Os atos públicos, sobretudo as leis, almejam, via de regra, impor à sociedade determinada conduta, a qual se credita esteja em melhor conformidade com a justiça.

Para isso, necessário se faz, dentre outras coisas, evitar a lei tomar por base uma sociedade utópica, bem como não se deixar distanciar da realidade a que se destina.

Nas duas hipóteses a lei tende a não ser respeitada, a não ter eficácia social.

A lei, como norma tendente à influenciar no convívio social, não pode se basear em premissa falsa, sob pena de impor uma falsa justiça à humanidade, o que não se pode admitir.

Faço minhas, com a devida vênia, as palavras de Diogo de Figueiredo Moreira Neto15, segundo o qual "O entendimento do princípio da realidade parte de considerações bem simples: o direito volta-se à convivência real entre os homens e todos os atos partem do pressuposto de que os fatos que sustentam suas normas e demarcam seus objetivos são verdadeiros.

São os fatos que regularmente ocorrem ou podem ocorrer, na natureza física ou convivencial, e só excepcionalmente e por disposição expressa, a ordem jurídica acolhe ficções ou presunções.

Em outros termos, a vivência do direito não comporta fantasias; o irreal tanto não pode ser a fundamentação de um ato administrativo quanto não pode ser o seu objetivo.

O direito público, ramo voltado à disciplina da satisfação dos interesses públicos, tem, na inveracidade e na impossibilidade, rigorosos limites à discricionariedade(...)

(...) O sistema legal-administrativo não pode ser um repositório de determinações utópicas, irrealizáveis e inatingíveis, mas um instrumento sério de modelagem da realidade dentro do possível.

O perigo da violação do princípio da realidade é, ainda por cima, a desmoralização da ordem jurídica pela banalização da ineficiência e a vulgarização do descumprimento, além de pesado tributo do ridículo.

A aplicação discricionária do direito não pode, em conseqüência, considerar existente, suficiente ou possível o que não o é".

Não obstante à clareza do conteúdo e do alcance do princípio da realidade, alguns ‘representantes do povo’, quiçá por ignorância, teimam em não se preocupar com o conteúdo das normas que elaboram.

A comprovação de que a Lei nº 1.223, de 10.11.87, do Estado do Rio de Janeiro encontra-se eivada por infringir o princípio da realidade se encontra no seguinte aresto.

Proc. nº 1997.001.00805

Apelação Cível nº 805/1997 – Reg. 05/09/1997 – fls. 26218/26225 – Unânime

Des.
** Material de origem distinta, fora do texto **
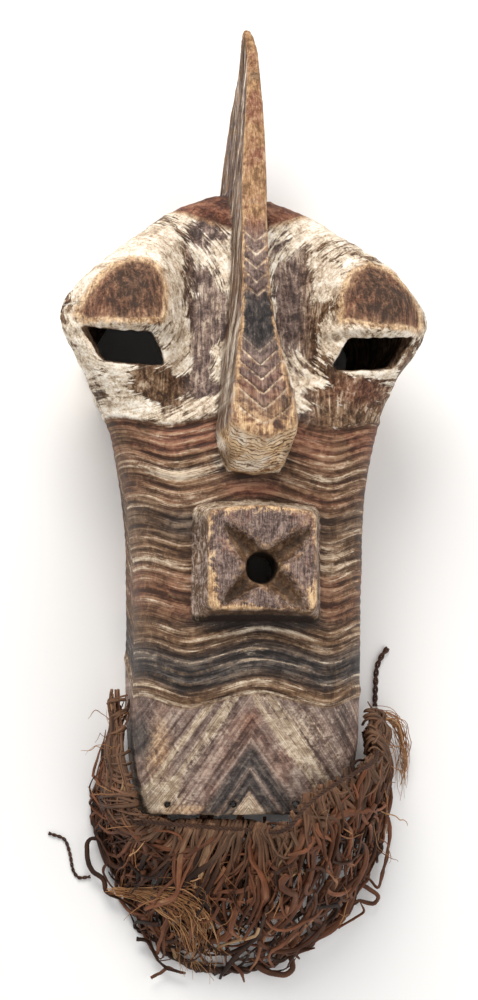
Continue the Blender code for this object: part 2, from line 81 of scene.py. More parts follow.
def softNoise(points, size, seed, octaves=1):
    # smooth noise from -1 to 1; size is one number or one for each axis
    total, weight = 0.0, 0.0
    for octave in range(octaves):
        p = points / np.array(size) * 2 ** octave
        cell = np.floor(p).astype(np.int64)
        t = p - cell
        t = t * t * (3 - 2 * t)
        value = 0.0
        for corner in range(8):
            step = np.array([corner & 1, corner >> 1 & 1, corner >> 2])
            share = np.prod(np.where(step, t, 1 - t), axis=1)
            value = value + share * hashed(*(cell + step).T, seed + octave)
        total = total + value / 2 ** octave
        weight += 1 / 2 ** octave
    return total / weight * 2 - 1


def toolScoops(points, size, seed):
    # squared distance from the nearest stroke's centre: 0 in a scoop's middle, up to about 0.6 on its ridge
    p = points / np.array(size)
    cell = np.floor(p).astype(np.int64)
    nearest = np.full(len(p), 9.0)
    for a in (-1, 0, 1):
        for b in (-1, 0, 1):
            for c in (-1, 0, 1):
                near = cell + np.array([a, b, c])
                spot = np.stack([hashed(*near.T, seed + k) for k in range(3)], axis=1)
                nearest = np.minimum(nearest, ((near + spot - p) ** 2).sum(1))
    return np.minimum(nearest, 0.8)


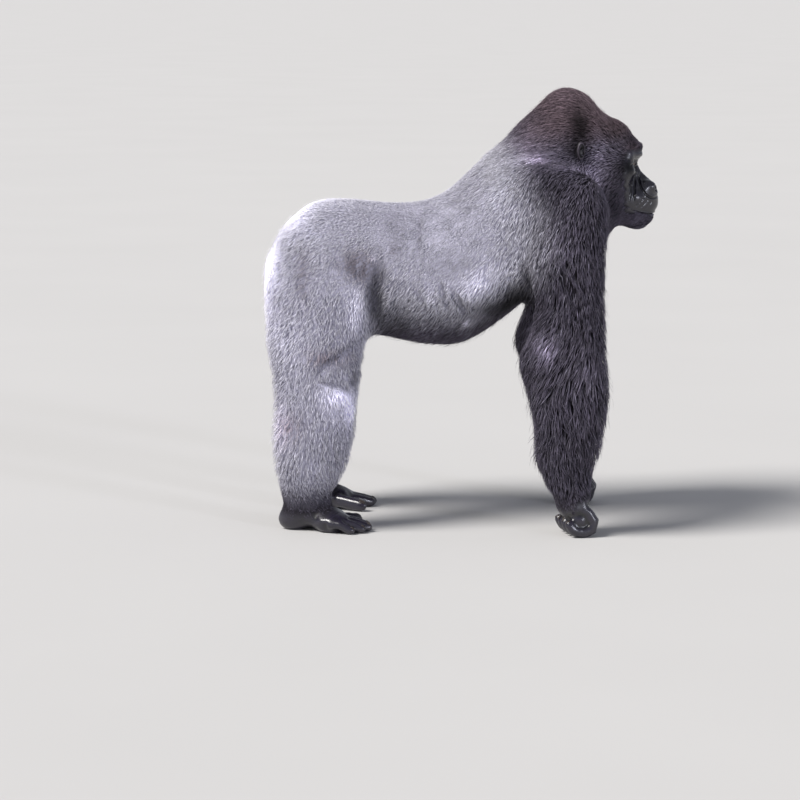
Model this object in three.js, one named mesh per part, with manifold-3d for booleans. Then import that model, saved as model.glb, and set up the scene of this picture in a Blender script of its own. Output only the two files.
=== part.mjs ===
// A grown male western lowland gorilla, standing on its knuckles and soles.
// Millimetres: X points forward, Y to the animal's left, Z up, and the floor is Z = 0.
// Every outline is that of the coat's tips, so bare skin is at full size and furred skin lies inside.
// The body is one smooth volume, worked out from a few profiles and muscles, which is then parted
// with thin cuts into the pieces that a person would name.
import * as THREE from "three";
import Module from "manifold-3d";
import { mergeVertices } from "three/addons/utils/BufferGeometryUtils.js";

const wasm = await Module();
wasm.setup();

// ---------------------------------------------------------------- driving dimensions
const CREST_HEIGHT = 1280; // floor to the top of the crest
const CUT = 0.4; // width of the cuts that part the body
const BODY_BLEND = 70; // how softly muscles of the trunk run into each other
const LIMB_BLEND = 45;
const HEAD_BLEND = 34;
const FACE_BLEND = 13;
// Facet sizes along X, Y and Z, longer along a part than round it, and finer where the form is finer.
const TRUNK_CELL = [93, 61, 60];
const NECK_CELL = [62, 55, 60];
const LIMB_CELL = [54, 54, 92];
const HEAD_CELL = [35, 32, 34];
const FACE_CELL = [21, 20.5, 21];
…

NILSON DE CASTRO DIÃO

Mandado de segurança. Interessados em participar do concurso de ingresso nos quadros da Polícia Militar, mas que não possuem a altura mínima de 1,68m. Impetrantes que já prestam serviços à PMRJ, mediante convênio com o Exército Brasileiro. Se os impetrantes são soldados do Exército Brasileiro que, mediante convênio com o Estado, foram cedidos para prestarem serviços na PMRJ, não se compreende que não possam participar do concurso para que fiquem, definitivamente, nas suas fileiras, por não possuírem a altura mínima regulamentar. A Jurisprudência vem abrandando a rigidez da interpretação da norma, com o princípio da razoabilidade da exigência de alguns desses requisitos, tendo em vista a natureza da função pública, pois a deficiência física pode ser de molde a impedir o perfeito exercício dessa função, mas não é o caso em tela, pois que os impetrantes já exercem a função militar. Apelo Desprovido (IRP)(o grifo não é do original)

Observe-se, pois, que dita lei baseia-se em premissa falsa, qual seja, que pessoas com estatura inferior à 1,68m não têm aptidão e/ou condições físicas suficiente para bem exercer a função policial, infringindo assim o princípio da realidade.
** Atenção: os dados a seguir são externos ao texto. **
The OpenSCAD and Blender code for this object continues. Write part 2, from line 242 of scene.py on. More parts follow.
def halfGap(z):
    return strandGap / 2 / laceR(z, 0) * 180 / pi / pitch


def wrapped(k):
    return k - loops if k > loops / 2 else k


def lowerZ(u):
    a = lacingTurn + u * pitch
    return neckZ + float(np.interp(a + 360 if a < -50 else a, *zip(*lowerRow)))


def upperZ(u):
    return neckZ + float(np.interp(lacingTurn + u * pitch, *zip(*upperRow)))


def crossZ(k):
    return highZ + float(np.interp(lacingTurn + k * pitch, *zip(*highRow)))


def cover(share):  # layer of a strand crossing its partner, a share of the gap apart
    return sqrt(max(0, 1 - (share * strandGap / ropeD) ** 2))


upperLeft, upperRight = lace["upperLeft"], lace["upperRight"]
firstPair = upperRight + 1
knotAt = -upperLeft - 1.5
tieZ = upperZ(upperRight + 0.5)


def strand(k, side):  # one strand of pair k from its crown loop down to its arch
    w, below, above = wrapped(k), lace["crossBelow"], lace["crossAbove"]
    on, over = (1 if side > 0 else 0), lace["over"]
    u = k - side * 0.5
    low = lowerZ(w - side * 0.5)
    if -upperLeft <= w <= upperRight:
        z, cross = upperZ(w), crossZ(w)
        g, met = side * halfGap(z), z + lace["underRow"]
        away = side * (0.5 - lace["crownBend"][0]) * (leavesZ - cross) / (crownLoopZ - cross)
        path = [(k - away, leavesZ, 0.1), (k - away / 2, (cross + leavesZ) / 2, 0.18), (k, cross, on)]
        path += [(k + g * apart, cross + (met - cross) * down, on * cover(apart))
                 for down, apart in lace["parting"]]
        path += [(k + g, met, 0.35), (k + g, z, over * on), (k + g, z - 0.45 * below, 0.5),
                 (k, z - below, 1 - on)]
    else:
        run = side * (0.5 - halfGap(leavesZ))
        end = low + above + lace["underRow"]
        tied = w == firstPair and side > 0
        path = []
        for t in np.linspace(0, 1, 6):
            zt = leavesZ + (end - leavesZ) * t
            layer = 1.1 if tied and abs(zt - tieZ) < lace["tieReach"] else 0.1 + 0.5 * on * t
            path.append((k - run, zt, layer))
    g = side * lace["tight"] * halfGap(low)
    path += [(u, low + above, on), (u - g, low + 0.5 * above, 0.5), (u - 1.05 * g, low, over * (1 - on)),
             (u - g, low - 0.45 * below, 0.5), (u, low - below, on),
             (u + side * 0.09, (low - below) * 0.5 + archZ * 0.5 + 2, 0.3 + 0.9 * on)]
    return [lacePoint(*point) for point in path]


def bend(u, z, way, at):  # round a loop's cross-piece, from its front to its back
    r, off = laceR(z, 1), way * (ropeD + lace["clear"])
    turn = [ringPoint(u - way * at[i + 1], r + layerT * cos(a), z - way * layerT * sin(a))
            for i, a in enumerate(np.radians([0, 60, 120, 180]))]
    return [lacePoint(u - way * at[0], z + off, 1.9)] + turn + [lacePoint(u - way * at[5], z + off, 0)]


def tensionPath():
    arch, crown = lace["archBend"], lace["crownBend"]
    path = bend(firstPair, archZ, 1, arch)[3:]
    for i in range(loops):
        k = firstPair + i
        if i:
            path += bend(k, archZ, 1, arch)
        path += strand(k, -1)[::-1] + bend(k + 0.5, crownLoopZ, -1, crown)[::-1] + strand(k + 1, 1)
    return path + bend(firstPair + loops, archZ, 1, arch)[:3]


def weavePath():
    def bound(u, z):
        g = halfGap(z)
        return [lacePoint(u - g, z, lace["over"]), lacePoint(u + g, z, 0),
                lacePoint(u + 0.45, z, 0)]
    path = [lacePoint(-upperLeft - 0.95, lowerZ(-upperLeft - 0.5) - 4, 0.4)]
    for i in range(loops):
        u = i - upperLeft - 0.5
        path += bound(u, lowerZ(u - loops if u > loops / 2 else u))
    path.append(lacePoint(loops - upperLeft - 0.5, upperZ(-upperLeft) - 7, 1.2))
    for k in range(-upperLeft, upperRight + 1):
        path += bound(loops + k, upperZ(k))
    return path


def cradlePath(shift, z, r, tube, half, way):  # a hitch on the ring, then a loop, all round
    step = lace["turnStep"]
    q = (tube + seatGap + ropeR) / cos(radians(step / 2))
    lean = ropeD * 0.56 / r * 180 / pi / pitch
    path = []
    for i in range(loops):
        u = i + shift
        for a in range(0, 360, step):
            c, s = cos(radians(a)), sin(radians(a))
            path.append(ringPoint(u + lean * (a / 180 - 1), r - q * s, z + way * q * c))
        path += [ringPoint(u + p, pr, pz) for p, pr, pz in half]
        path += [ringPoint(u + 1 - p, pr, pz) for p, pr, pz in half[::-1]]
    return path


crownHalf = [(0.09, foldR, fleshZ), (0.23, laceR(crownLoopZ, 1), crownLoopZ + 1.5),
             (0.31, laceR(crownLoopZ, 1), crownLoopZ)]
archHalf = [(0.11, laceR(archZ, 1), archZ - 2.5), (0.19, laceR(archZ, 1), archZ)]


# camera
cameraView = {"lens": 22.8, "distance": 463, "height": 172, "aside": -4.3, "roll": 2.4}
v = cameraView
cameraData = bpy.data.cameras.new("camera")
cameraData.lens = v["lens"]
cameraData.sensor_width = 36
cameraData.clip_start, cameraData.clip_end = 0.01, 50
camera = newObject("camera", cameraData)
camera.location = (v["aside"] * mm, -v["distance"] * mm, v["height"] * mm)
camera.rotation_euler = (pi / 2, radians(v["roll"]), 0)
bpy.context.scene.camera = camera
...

Lógico que, tal como as partes envolvidas no litígio acima, outras pessoas com a mesma estatura têm condições de bem exercer a função de policial, porém estão tendo o seu direito a competir a uma vaga de policial cerceado pelo poder público, como base em lei nitidamente incompatível com os princípio constitucionais.
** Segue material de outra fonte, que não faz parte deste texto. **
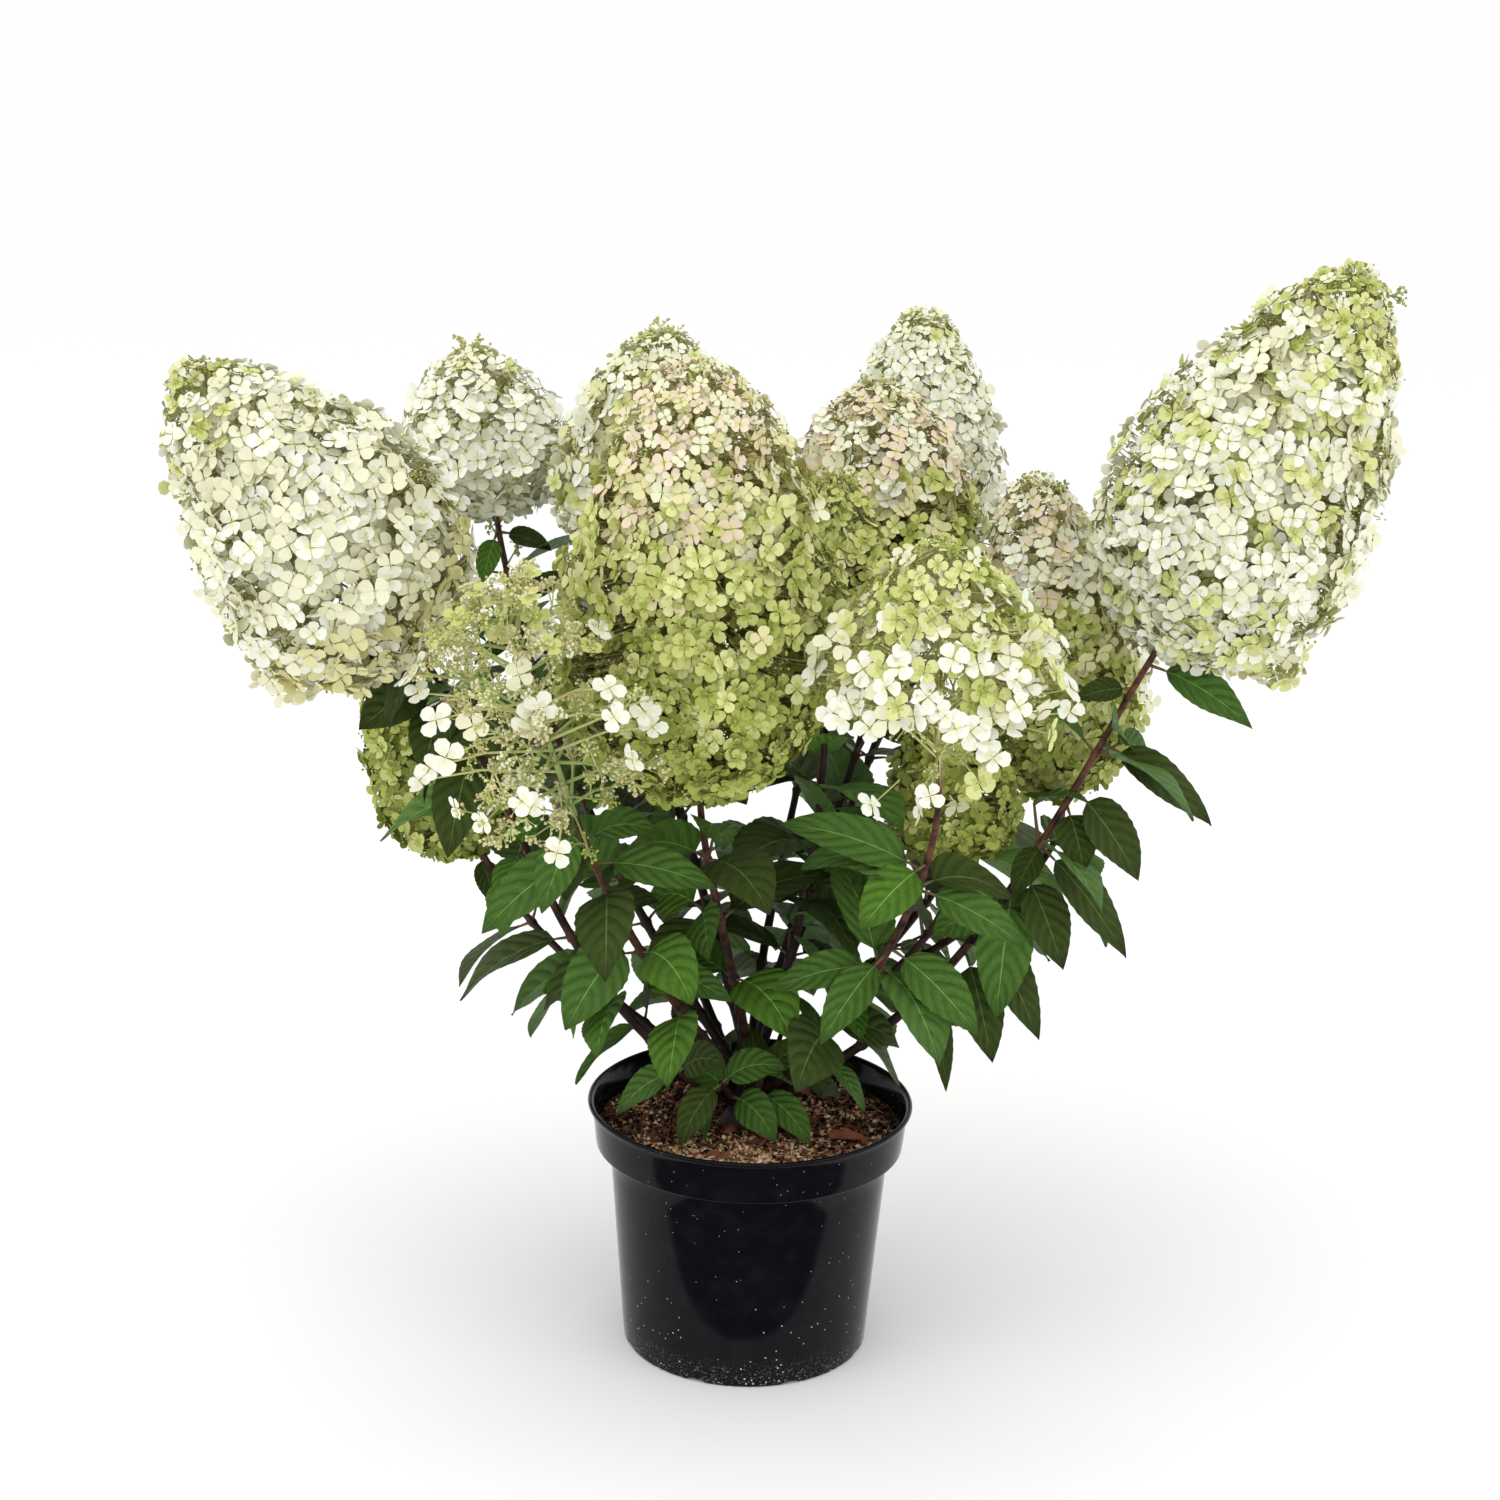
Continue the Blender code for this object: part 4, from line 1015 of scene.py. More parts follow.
def leaf_mesh(leaf, width_share):
    """A serrated leaf with a folded, quilted upper side, a pale underside and a stalk."""
    width_share = width_share * leaf.slim
    rows = np.arange(LEAF_ROWS + 1) / LEAF_ROWS
    shares = STALK_SHARE + (1.0 - STALK_SHARE) * rows
    places, headings, normals = leaf_spine(
        leaf.root, leaf.aim, leaf.top, leaf.length, leaf.droop, np.concatenate([[0.05, 0.09], shares]))
    stalk = np.concatenate([[leaf.root], places[:3]])
    places, headings, normals = places[2:], headings[2:], normals[2:]
    sides = np.cross(headings, normals)
    columns = np.linspace(-1.0, 1.0, 2 * LEAF_HALF_COLUMNS + 1)
    half = 0.5 * width_share * leaf.length
    width = blade_width(rows)[:, None] * half
    across = columns[None, :] * width
    teeth = np.where(np.arange(LEAF_ROWS + 1) % 2 == 1, TOOTH_SIZE, 0.0)[:, None]
    edge = (np.abs(columns) == 1.0)[None, :]
    across = across * (1.0 + teeth * edge)
    fold = LEAF_FOLD * np.abs(across) * (1.0 - 0.25 * np.abs(columns))[None, :]
    wave = LEAF_WAVE * half * np.sin(math.tau * 1.4 * rows + leaf.wave)[:, None] * columns[None, :] ** 2
    wave = wave * np.sign(columns)[None, :] ** leaf.tone
    vein_at = (rows[:, None] - VEIN_SWEEP * np.abs(columns)[None, :] ** 1.2) * VEIN_PAIRS
    quilt = VEIN_DEPTH * leaf.length * (np.abs(np.sin(math.pi * vein_at)) - 0.5)
    quilt = quilt * (np.abs(columns) < 1.0)[None, :] * np.minimum(1.0, width / half * 1.4)
    quilt[:, LEAF_HALF_COLUMNS] = -0.35 * VEIN_DEPTH * leaf.length
    height = fold + wave + 0.55 * quilt
    upper = (places[:, None] + sides[:, None] * across[:, :, None] + normals[:, None] * height[:, :, None])
    lower = upper - normals[:, None] * (LEAF_THICKNESS * (1.0 - 0.85 * edge[:, :, None]))
    count = 2 * LEAF_HALF_COLUMNS + 1
    grid = np.arange((LEAF_ROWS + 1) * count).reshape(LEAF_ROWS + 1, count)
    a, b = grid[:-1, :-1].ravel(), grid[:-1, 1:].ravel()
    c, d = grid[1:, 1:].ravel(), grid[1:, :-1].ravel()
    left = (np.arange(len(a)) % (count - 1)) < LEAF_HALF_COLUMNS
    one = np.where(left[:, None], np.stack([a, b, d], 1), np.stack([a, b, c], 1))
    two = np.where(left[:, None], np.stack([b, c, d], 1), np.stack([a, c, d], 1))
    faces = np.concatenate([one, two])
    under = faces[:, ::-1] + grid.size
    u = np.broadcast_to(0.04 + 0.92 * rows[:, None], grid.shape)
    v = np.broadcast_to(0.25 + 0.23 * columns[None, :], grid.shape)
    top_places = np.stack([u, v], -1).reshape(-1, 2)
    low_places_map = np.stack([u, 0.5 + v], -1).reshape(-1, 2)
    blade_points = np.concatenate([upper.reshape(-1, 3), lower.reshape(-1, 3)])
    blade = (blade_points, np.concatenate([faces, under]), np.concatenate([top_places, low_places_map]))
    stalk_points, stalk_faces = sweep(stalk, np.linspace(1.5, 1.0, len(stalk)) * MM, 5)
    stalk_map = np.tile((0.02, 0.25), (len(stalk_points), 1))
    return blade, (stalk_points, stalk_faces, stalk_map)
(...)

Repita-se: Se outras pessoas que não possuem a altura mínima estabelecida pela Lei Estadual nº 1.223/87 exercem, com probidade e eficiência, a função policial evidencia-se que este requisito fere o princípio da realidade, da acessibilidade, bem como o da razoabilidade, como já demonstrado.


DO PRINCÍPIO DA PROPORCIONALIDADE

O princípio da proporcionalidade – também denominado da vedação do excesso – é um importante mecanismo para se averiguar os atos emanados pelo Poder Público. Por ele verifica-se se o poder público excedeu os limites da lei (sentido amplo), por ter utilizado meio mais gravoso para o cidadão.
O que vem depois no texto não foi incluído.